Também estabelece que as prefeituras regionais divulguem, em seus sites, os locais de realização das ações de zeladoria urbana —e não mais os dias e horários, como previa o decreto anterior. Das 32 prefeituras regionais, porém, só uma, a Sé, cumpre a regra.
E, apesar desse novo decreto, Doria havia afirmado que a prefeitura não tiraria os pertences dos moradores de rua.
“[Retirar cobertores] seria uma desumanidade. Isso não vai ser feito. É apenas para preservar o direito da GCM [Guarda Civil Metropolitana] para não haver a ilegalidade, mas jamais retirar pertences e cobertores”, disse, na época da publicação da norma. DESMONTE Na Sé, Abimael Araújo, 44, diz que na mochila que levaram havia remédios, que teve de buscar outra vez —ele mostra um saco plástico com caixas deles. “Jogaram minha cadeira de rodas no caminhão [da zeladoria urbana]. Tive que mandar buscarem”, diz Jordão Pereira, 31, apontando para o objeto atrofiado. Ali, os moradores também dizem que tiveram barracas retiradas.
A Folha presenciou o desmonte em outros locais da região central: no Anhangabaú, ao lado da estação de metrô Santa Cecília e na praça Dom José Gaspar —nessa última ação, um policial militar jogou spray de pimenta no rosto de um morador de rua.
Na Mooca (zona leste), de 17 pessoas que dormiam sob o viaduto Guadalajara, restaram cinco, segundo Marcelo Oliveira, 35, que diz ter tido roupas e coberta apreendidos.
Em frente à estação de metrô Santana, na avenida Cruzeiro do Sul (zona norte), Genison de Jesus, 49, pedreiro que mora há um ano na rua, afirma que a GCM recolheu pertences de moradores na semana que antecedeu a presença de Doria no local.
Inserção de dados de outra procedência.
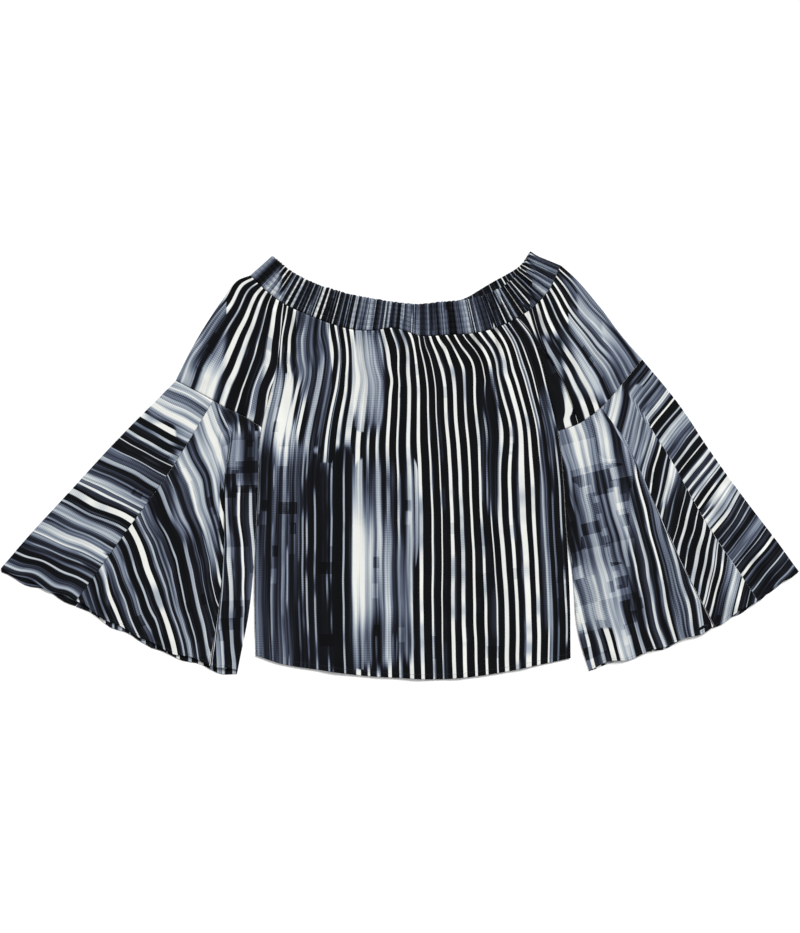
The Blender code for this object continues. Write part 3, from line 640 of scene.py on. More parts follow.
# %% How the gathers pull the stripes sideways
PULLS = np.array((
    # x, y, pull to the right, half width across, half length along
    (-160, 185, 10, 36, 50),
    (-95, 165, -8, 26, 46),
    (-45, 175, 6, 26, 34),
    (12, 185, -5, 26, 30),
    (48, 178, 6, 26, 26),
    (118, 150, -8, 38, 30),
    (160, 60, -9, 34, 46),
    (176, 170, 6, 26, 40),
    (-150, -40, 4, 40, 120),
    (60, -60, -3, 40, 140),
    (150, -60, 5, 36, 90),
))
SMALL_PULLS = 26
PULLS = np.concatenate((PULLS, np.stack((
    np.linspace(-168, 170, SMALL_PULLS) + rng.normal(0, 4, SMALL_PULLS),
    rng.uniform(120, 200, SMALL_PULLS), rng.normal(0, 2.4, SMALL_PULLS),
    rng.uniform(9, 15, SMALL_PULLS), rng.uniform(10, 26, SMALL_PULLS)), axis=1)))
RISE_X, RISE_HALF_WIDTH, RISE_HEIGHT = 147, 72, 16
RISE_Y, RISE_LENGTH = 90, 105


def pulled(plan):
    """Sideways shift of the print: the sum of the pulls, each a bell across times a bell along."""
    total = np.zeros(plan.shape[:-1])
    for x, y, pull, half, long in PULLS:
        bell = np.exp(-((plan[..., 0] - x) / half) ** 2)
        total += pull * bell * np.exp(-((plan[..., 1] - y) / long) ** 2)
    return total


def risen(plan):
    """The back panels sit up to 16 mm higher near the neck, right of the middle, as the photo shows."""
    near = np.clip(np.abs(plan[..., 0] - RISE_X) / RISE_HALF_WIDTH, 0, 1)
    hump = 0.5 + 0.5 * np.cos(np.pi * near)
    rise = RISE_HEIGHT * hump * smooth((plan[..., 1] - RISE_Y) / RISE_LENGTH)
    return plan + rise[..., None] * np.array((0, 1))


print("pulls of the print:", len(PULLS))


# %% [markdown]
# ## Hems
#
# A hem is the cloth turned up and sewn. It adds a layer, which shows as a low step, and a line of stitches.
# Rows of the grid lie close together there, so that the step stays sharp. The wide flounces also let their
# hems rise and fall a little.


# %% Rows, the extra layer and the waves of a hem
HEM_START, HEM_GAP = 0.968, 0.003
HEM_ROWS = 12
HEM_HEIGHT, HEM_SLOPE_LENGTH = 0.4, 1.5
WAVES_START = 0.84
WAVE_LIFT = 0.8
# Share of each wave, its length in mm over one radian, and its phase
HEM_WAVES = ((0.6, 9.5, 0), (0.4, 15.1, 1))


def hem_rows(count):
    """Row places from 0 to 1 that are close together at the end, where the hem is sewn."""
    return np.concatenate((np.linspace(0, HEM_START, count), np.linspace(HEM_START + HEM_GAP, 1, HEM_ROWS)))


def hem_layer(rows, length, width):
    """Extra height of the cloth turned up at a hem, over its width from the edge."""
    return (HEM_HEIGHT * smooth((width - (1 - rows) * length) / HEM_SLOPE_LENGTH))[:, None]


def hem_waves(grid, rows, amount, back_drop):
    """Lets a free hem rise and fall by two sine waves along its own length, faded in above the edge."""
    steps = np.linalg.norm(np.diff(grid[-1, :, :2], axis=0), axis=-1)
    gone = np.concatenate(([0], np.cumsum(steps)))
    wave = sum(share * np.sin(gone / length + phase) for share, length, phase in HEM_WAVES)
    fade = smooth((rows - WAVES_START) / (1 - WAVES_START))[:, None]
    front_share = np.clip((grid[..., 2] - BACK_LEVEL) / PITCH, 0, 1)
    grid[..., 1] += (amount * wave[None] - back_drop * (1 - front_share)) * fade
    grid[..., 2] += (0.5 + wave[None]) * fade * front_share * WAVE_LIFT


print("rows of a hem:", hem_rows(2)[1:].round(4))


# %% Front and back body
def body_plan(columns, rows):
    """Grid of the body panel: sides sampled by their length, and a Coons patch between the four edges."""
    down, across = hem_rows(rows), np.linspace(0, 1, columns)
    left, right = curve(LEFT_SIDE, down), curve(RIGHT_SIDE, down)
    top = part_of(BAND_BOTTOM, BAND_LEFT_RAGLAN, BAND_RIGHT_RAGLAN, across)
    plan = patch(top, curve(BODY_HEM, across), left, right, down)
    inward = unit(right - left) * SEAM_GAP / 2
    plan[:, 0] += inward
    plan[:, -1] -= inward
    plan[0, :, 1] -= SEAM_GAP / 2
    return plan


def body_print(plan):
    """Print coordinates: across by the column at hem width plus the pulls, and along by the height."""
    across = np.linspace(BODY_HEM[0][0], BODY_HEM[-1][0], plan.shape[1])[None] + pulled(plan)
    return np.stack((across, plan[..., 1]), axis=-1)


BODY_LENGTH = 545.0
BODY_HEM_WIDTH = 8.5
FRONT_COLUMNS, FRONT_ROWS = 221, 150
BACK_COLUMNS, BACK_ROWS = 121, 60
plan = body_plan(FRONT_COLUMNS, FRONT_ROWS)
front_grid = with_height(plan, FRONT_LEVEL)
front_grid[..., 2] += hem_layer(hem_rows(FRONT_ROWS), BODY_LENGTH, BODY_HEM_WIDTH)
front_body = cloth("front_body_cloth", front_grid, body_print(plan),
                   moods_at(plan, BODY_BASE, BODY_MOODS), body_crepe, ["front_body"])
back_plan = risen(body_plan(BACK_COLUMNS, BACK_ROWS))
back_body = cloth("back_body_cloth", at_level(back_plan, BACK_LEVEL), body_print(back_plan),
                  moods_at(back_plan * (-1, 1), BODY_BASE, BODY_MOODS), back_crepe, ["back_body"])
print("front body faces:", len(front_body.data.polygons))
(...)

O prefeito foi no sábado (18), vestido com um uniforme de limpeza da prefeitura, completar uma das fases de seu programa de zeladoria urbana, o Cidade Linda.
Há “favelinhas” mais estruturadas, porém, que seguem intocadas. Sob o viaduto do Glicério (região central), moradores dizem não serem perturbados pelo “rapa”. É o mesmo caso da Comunidade do Cimento, na Radial Leste, onde não há fiscalização há mais de dois anos, segundo os moradores, que criaram até um bar na calçada.
DE SÃO PAULO
A gestão do prefeito João Doria (PSDB) diz que “ainda não recebeu denúncias formais pelos canais de comunicação” sobre o desmonte das “favelinhas” e que, se forem encaminhadas, “serão imediatamente investigadas”.
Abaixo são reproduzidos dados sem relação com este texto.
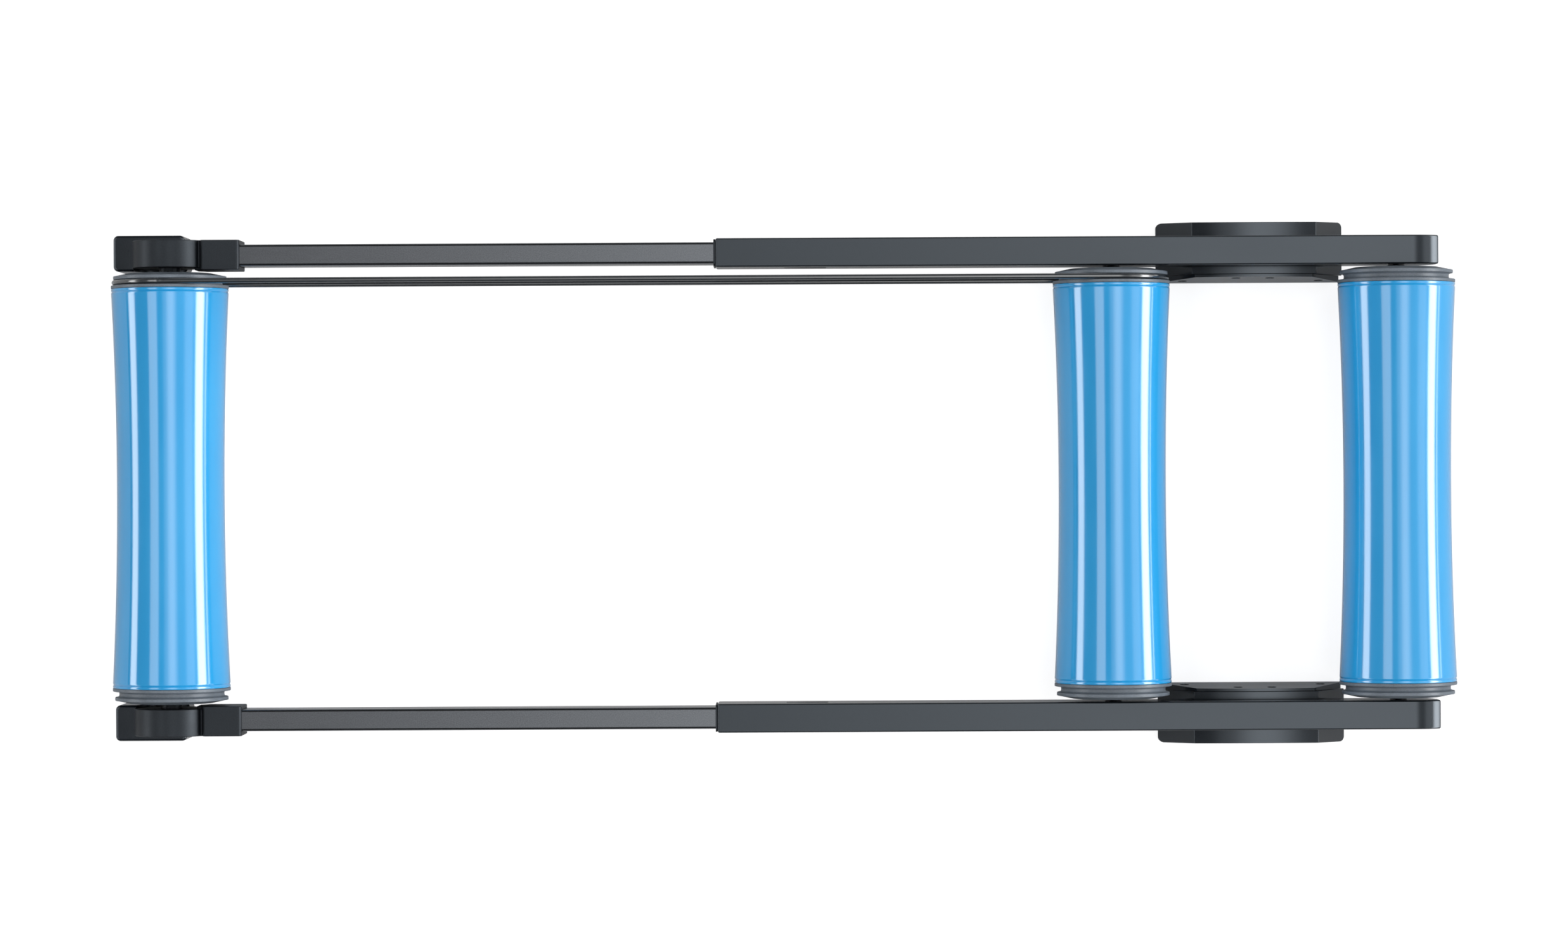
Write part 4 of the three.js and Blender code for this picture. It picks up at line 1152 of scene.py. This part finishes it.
# long soft lights parallel to the drums: from and to in degrees from straight up towards +X,
# level and soft edge
strips = [
    (-82, -67, 4.6, 2.0), (-37, -19, 2.0, 2.0), (-7, -3, 0.25, 1.0), (-8, 55, 0.35, 3.0),
    (0.5, 17, 1.9, 6.5), (37, 56, 0.9, 5.0), (61, 79, 9.0, 3.5), (84, 88, 3.5, 1.5),
]
studio = {
    "fullTo": 0.4, "noneFrom": 0.7, "ambient": 0.17, "ambientAtSides": 0.04, "ambientFullFrom": 0.6,
    "horizonShare": 0.3, "backdropTop": 0.02,
}


def makeStudioLight():
    world = bpy.data.worlds.new("studio")
    scene.world = world
    tree = clearedTree(world)
    direction = addNode(tree, "ShaderNodeTexCoord").outputs["Generated"]
    axes = addNode(tree, "ShaderNodeSeparateXYZ", {0: direction}).outputs
    lean = addMath(tree, "DEGREES", addMath(tree, "ARCTAN2", axes["X"], axes["Z"]))
    total = 0.0
    for start, end, level, soft in strips:
        rise = fade(tree, lean, start - soft, start + soft, 0.0, level)
        fall = fade(tree, lean, end - soft, end + soft, 1.0, 0.0)
        total = addMath(tree, "ADD", addMath(tree, "MULTIPLY", rise, fall), total)
    # the lights end before the room's walls do; the walls get darker to the sides and to the floor
    across = addMath(tree, "ABSOLUTE", axes["Y"])
    length = fade(tree, across, studio["fullTo"], studio["noneFrom"], 1.0, 0.0)
    ambient = fade(tree, across, studio["fullTo"], 1.0, studio["ambient"], studio["ambientAtSides"])
    upper = fade(tree, axes["Z"], 0.0, studio["ambientFullFrom"], studio["horizonShare"], 1.0)
    room = addMath(tree, "MULTIPLY_ADD", total, length, addMath(tree, "MULTIPLY", ambient, upper))
    # the white backdrop stands low behind the object, where reflections see it too
    low = fade(tree, axes["Z"], 0.0, studio["backdropTop"], 1.0, 0.0)
    rays = addNode(tree, "ShaderNodeLightPath").outputs
    seen = addMath(tree, "MAXIMUM", rays["Is Camera Ray"], rays["Is Transmission Ray"])
    seen = addMath(tree, "MAXIMUM", seen, addMath(tree, "MULTIPLY", rays["Is Glossy Ray"], low))
    strength = addNode(tree, "ShaderNodeMix", {"Factor": seen, 2: room, 3: 1.0}).outputs[0]
    light = addNode(tree, "ShaderNodeBackground", {"Color": (1.0,) * 4, "Strength": strength})
    addNode(tree, "ShaderNodeOutputWorld", {"Surface": light.outputs[0]})


makeFloor()
makeStudioLight()
print("floor and light made")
Em nota, também afirma que os prefeitos regionais já foram orientados “sobre o cumprimento estrito” do decreto de janeiro, “segundo o qual não é permitido recolhimento dos pertences pessoais, como documento, remédios, roupas”, entre outros.
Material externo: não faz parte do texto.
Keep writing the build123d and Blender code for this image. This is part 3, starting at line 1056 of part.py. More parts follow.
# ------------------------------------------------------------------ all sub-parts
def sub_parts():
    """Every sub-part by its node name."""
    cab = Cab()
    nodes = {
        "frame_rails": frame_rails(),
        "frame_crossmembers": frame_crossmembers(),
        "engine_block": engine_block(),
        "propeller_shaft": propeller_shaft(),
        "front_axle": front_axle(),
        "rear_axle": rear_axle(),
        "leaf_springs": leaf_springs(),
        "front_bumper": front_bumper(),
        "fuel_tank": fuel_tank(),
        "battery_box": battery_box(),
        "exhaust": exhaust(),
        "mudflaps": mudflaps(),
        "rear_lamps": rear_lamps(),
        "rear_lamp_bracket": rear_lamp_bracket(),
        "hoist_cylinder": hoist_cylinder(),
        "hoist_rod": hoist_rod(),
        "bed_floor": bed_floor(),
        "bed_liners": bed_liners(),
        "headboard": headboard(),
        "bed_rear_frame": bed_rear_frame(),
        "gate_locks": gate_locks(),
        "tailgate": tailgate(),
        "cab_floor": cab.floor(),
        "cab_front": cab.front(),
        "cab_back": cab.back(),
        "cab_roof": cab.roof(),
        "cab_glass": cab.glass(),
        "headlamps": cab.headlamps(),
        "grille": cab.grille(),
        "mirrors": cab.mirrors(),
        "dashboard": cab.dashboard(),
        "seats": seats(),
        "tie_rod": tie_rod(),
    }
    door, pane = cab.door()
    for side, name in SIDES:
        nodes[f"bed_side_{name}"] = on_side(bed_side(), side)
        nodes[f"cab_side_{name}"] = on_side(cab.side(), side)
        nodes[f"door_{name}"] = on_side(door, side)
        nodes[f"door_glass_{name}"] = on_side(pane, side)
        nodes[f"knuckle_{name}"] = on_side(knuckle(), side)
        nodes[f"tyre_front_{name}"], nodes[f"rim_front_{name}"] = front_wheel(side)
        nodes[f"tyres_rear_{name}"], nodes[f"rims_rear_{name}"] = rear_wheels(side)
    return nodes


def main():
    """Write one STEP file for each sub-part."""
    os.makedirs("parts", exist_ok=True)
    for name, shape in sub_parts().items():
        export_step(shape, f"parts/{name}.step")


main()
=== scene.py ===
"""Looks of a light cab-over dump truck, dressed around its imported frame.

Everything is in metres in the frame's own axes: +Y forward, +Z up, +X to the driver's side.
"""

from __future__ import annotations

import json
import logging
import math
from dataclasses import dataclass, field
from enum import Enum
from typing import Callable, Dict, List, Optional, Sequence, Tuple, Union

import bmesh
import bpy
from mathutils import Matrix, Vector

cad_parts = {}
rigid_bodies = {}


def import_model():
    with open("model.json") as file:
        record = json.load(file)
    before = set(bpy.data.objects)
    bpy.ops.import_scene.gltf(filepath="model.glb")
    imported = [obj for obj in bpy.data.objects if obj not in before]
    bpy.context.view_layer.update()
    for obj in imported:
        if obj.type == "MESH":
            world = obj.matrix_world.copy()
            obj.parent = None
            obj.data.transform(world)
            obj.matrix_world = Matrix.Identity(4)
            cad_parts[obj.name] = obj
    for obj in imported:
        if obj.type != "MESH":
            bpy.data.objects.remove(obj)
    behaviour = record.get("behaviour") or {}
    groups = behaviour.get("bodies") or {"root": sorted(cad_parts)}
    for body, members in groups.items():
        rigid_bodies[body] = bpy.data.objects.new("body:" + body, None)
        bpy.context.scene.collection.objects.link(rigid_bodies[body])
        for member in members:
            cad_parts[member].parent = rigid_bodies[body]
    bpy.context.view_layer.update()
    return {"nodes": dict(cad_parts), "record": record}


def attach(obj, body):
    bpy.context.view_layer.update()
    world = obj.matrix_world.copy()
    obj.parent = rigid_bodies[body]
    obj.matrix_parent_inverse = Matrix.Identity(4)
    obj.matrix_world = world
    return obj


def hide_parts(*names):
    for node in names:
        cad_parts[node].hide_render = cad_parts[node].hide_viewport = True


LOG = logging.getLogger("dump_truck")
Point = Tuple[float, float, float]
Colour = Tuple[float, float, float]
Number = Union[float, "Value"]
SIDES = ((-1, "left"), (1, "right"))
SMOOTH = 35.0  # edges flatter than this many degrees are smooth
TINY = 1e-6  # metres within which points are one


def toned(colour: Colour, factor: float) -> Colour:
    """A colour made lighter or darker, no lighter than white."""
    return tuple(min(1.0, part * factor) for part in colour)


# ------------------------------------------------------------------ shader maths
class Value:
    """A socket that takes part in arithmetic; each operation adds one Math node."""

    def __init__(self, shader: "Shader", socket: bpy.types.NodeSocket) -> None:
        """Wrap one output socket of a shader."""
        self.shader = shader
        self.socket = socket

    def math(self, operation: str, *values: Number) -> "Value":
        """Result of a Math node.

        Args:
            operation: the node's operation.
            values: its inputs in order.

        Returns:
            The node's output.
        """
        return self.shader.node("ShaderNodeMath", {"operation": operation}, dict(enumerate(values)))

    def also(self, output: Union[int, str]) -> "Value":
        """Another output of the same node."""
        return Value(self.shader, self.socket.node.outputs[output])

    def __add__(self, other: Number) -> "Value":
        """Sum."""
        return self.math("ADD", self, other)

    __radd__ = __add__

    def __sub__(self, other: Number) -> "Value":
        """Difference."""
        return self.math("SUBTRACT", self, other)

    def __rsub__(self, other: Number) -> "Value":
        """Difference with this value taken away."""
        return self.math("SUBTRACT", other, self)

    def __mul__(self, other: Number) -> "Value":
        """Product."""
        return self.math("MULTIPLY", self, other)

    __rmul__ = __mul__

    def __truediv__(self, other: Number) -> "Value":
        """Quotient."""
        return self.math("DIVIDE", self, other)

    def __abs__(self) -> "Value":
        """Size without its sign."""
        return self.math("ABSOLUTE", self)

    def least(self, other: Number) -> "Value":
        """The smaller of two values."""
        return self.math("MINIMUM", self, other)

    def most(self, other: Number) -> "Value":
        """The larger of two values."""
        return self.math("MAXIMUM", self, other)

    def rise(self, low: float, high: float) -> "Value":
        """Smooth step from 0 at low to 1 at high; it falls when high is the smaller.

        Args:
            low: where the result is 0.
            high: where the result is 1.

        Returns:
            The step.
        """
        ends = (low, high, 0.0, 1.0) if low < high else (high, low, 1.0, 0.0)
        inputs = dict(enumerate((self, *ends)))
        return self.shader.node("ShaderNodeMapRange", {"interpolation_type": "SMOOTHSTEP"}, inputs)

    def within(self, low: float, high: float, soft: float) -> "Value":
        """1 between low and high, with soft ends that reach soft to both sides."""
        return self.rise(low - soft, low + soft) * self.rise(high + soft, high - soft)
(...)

Segundo a prefeitura, não houve aumento de ações de zeladoria feitas com a Guarda Civil Metropolitana. “A GCM atua no apoio e proteção do agente público, a quem cabe executar a ação de zeladoria. Não há registro de atuações com a Polícia Militar.”
A gestão municipal diz ainda que a “remoção de ‘barracos’ é autorizada em casos que configuram permanência ou obstrução às vias”. “Contudo, nestes casos, o primeiro procedimento é solicitar que a pessoa desmonte e organize seus pertences”.
“No caso de bens duráveis, o cidadão deve indicar ao agente quais são de uso pessoal. Na hipótese de recusa da retirada, a prefeitura deve apreender a barraca ou estrutura, inventariar e informar o local e prazo para retirada.”
Sobre a divulgação dos locais das ações de zeladoria urbana, a prefeitura diz já estar “tomando providências para sanar a falta de informação com a maior urgência possível, o que deve acontecer em até 15 dias” —só uma das 32 prefeituras regionais divulga essas informações no site.
Por fim, a prefeitura ressalta que está desenvolvendo ações voltadas a moradores de rua, como a oferta de vagas de emprego em empresas privadas.